Salah satu cara untuk membangkitkan harapan, adalah dengan banyak membaca atau menyaksikan kisah orang-orang yang memiliki keterbatasan fisik tetapi dia mampu bangkit dari keterpurukan dan berhasil mewujudkan impiannya. Bahkan, mereka bisa melakukan aktivitas yang tak mampu dilakukan oleh orang-orang yang memiliki fisik lengkap.
Hellen Keller misalnya, sebagaimana diuraikan Prito Windiarto dalam buku ‘Membuka Pintu Harapan,’ ia adalah gadis belia dengan keterbatasan. Sedari kecil, maaf, ia tuli, bisu, dan buta. Keterbatasan itu seperti menutup dunia baginya. Namun, nyatanya masih ada harapan terbuka lebar untuknya. Dengan bantun sang pengasuh, gurunya terutama, ia tumbuh. Keterbatasan fisik tak jadi halangan. Ia belajar lewat sensitivitas rabaan telapak tangan. Belejar terus dengan gigih. Hingga akhirnya, wanita yang awalnya mengira dunia seperti tak berpihak baginya, kini tumbuh menjadi pribadi inspiratif. Ia menjadi pembicara di berbagai forum, menjadi penulis buku motivasi, dan lain-lain. Dunia pun mengenalnya sebagai sosok yang pantang menyerah.
Kemudian, kisah Oto, pria yang terlahir tanpa memiliki tangan dan kaki dalam buku ‘Membuka Pintu Harapan’ juga sangat inspiratif. Beruntung Oto lahir di tengah keluarga yang mau menerima kondisi dirinya. Ayah dan ibunya mengasuhnya dengan penuh cinta. Setiap hari Oto berada di kursi elektronik. Keadaannya yang tak memiliki tangan dan kaki menyulitkannya untuk mendapatkan sekolah yang mau menerimanya sebagai murid.

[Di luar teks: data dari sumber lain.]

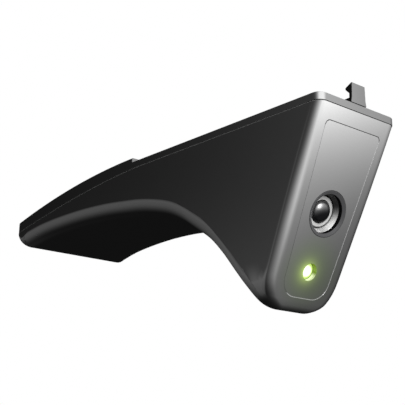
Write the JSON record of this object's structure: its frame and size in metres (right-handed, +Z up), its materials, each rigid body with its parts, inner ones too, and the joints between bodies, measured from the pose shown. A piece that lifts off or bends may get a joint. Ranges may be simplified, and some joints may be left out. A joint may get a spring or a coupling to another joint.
{
  "type": "launch monitor",
  "caption": "Overhead golf launch monitor: an arched camera unit with a raked lens face and a status light, held under a ceiling plate by a sprung hook.",
  "frame": {"origin": "centre of the flat seat on top of the cover, where the ceiling plate lies", "axes": "+X along the body towards the raked front face, +Z up out of the seat, +Y across"},
  "size_m": [0.492, 0.1544, 0.1927],
  "materials": {
    "shell": "satin charcoal paint that turns silver on the front edges",
    "cover": "satin charcoal paint that turns silver at the front",
    "face_panel": "satin silver paint, greyer towards the bottom",
    "bezel": "dark grey satin",
    "lens_metal": "bright turned aluminium",
    "lens_glass": "dark coated glass",
    "light_lens": "clear plastic, lit yellow green",
    "latch": "satin grey",
    "steel": "zinc plated",
    "inner_plastic": "moulded black",
    "focus_black": "black anodised, ribbed",
    "camera_black": "black powder coat",
    "alloy": "bare aluminium",
    "circuit_board": "green solder resist",
    "chip": "black moulded package",
    "emitter": "lit resin",
    "ribbon": "amber film"
  },
  "bodies": {
    "housing": {"body_shell": "shell", "top_cover": "cover", "front_panel": "face_panel", "cover_screw_1": "steel", "cover_screw_2": "steel", "cover_screw_3": "steel", "cover_screw_4": "steel", "cover_screw_5": "steel", "cover_screw_6": "steel", "latch_guide": "inner_plastic", "guide_screw_1": "steel", "guide_screw_2": "steel", "lens_bezel": "bezel", "lens_barrel": "lens_metal", "lens_retaining_ring": "lens_metal", "lens_front_glass": "lens_glass", "lens_flange": "alloy", "camera_bracket": "alloy", "bracket_screw_1": "steel", "bracket_screw_2": "steel", "bracket_screw_3": "steel", "bracket_screw_4": "steel", "camera_housing": "camera_black", "sensor_board": "circuit_board", "image_sensor": "chip", "light_guide": "light_lens", "light_emitter": "emitter", "light_board": "circuit_board", "light_screw_1": "steel", "light_screw_2": "steel", "main_board": "circuit_board", "board_screw_1": "steel", "board_screw_2": "steel", "board_screw_3": "steel", "board_screw_4": "steel", "processor": "chip", "heat_sink": "alloy", "memory_chip_1": "chip", "memory_chip_2": "chip", "power_inductor": "chip", "power_inlet": "inner_plastic", "data_socket": "steel", "camera_ribbon": "ribbon", "light_ribbon": "ribbon"},
    "latch": {"latch_hook": "latch", "latch_pin": "steel", "latch_spring": "steel"},
    "focus": {"focus_ring": "focus_black", "focus_lock_screw": "steel"}
  },
  "joints": [
    {"name": "latch_slide", "type": "slide", "parent": "housing", "child": "latch", "axis": [1, 0, 0], "range_m": [0, 0.005], "stiffness_N_per_m": 600, "springref_m": -0.004, "deforming": ["latch_spring"]},
    {"name": "focus_turn", "type": "hinge", "parent": "housing", "child": "focus", "pos_m": [0.0701, 0, -0.0826], "axis": [0.9018, 0, -0.4321], "range_deg": [0, 120]}
  ]
}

Namun Oto masih memiliki harapan. Ia tak menyerah. Baginya, keterbatasan fisik bukan alasan untuk tak sekolah. Ia terus berusaha mencari sekolah yang mau menerimanya. Akhirnya ia menemukannya juga. Selepas SD, ia bersekolah di SMP Yohga dan SMA Toyama Metropolitan. Prestasinya baik. Kecerdasannya mengantarkannya kuliah di Universitas Waseda, salah satu universitas unggulan di Jepang. Selulus kuliah, ia mengabdikan diri sebagai guru di sebuah SD di Jepang. Ia mengajar penuh dedikasi.
Itulah sepenggal ulasan dari buku ‘Membuka Pintu Harapan’ karya Prito Windiarto. Singkatnya, Prito Windiarto dalam buku ini ingin menunjukkan bahwa setiap orang dengan kondisi apa pun berhak dan harus memiliki harapan.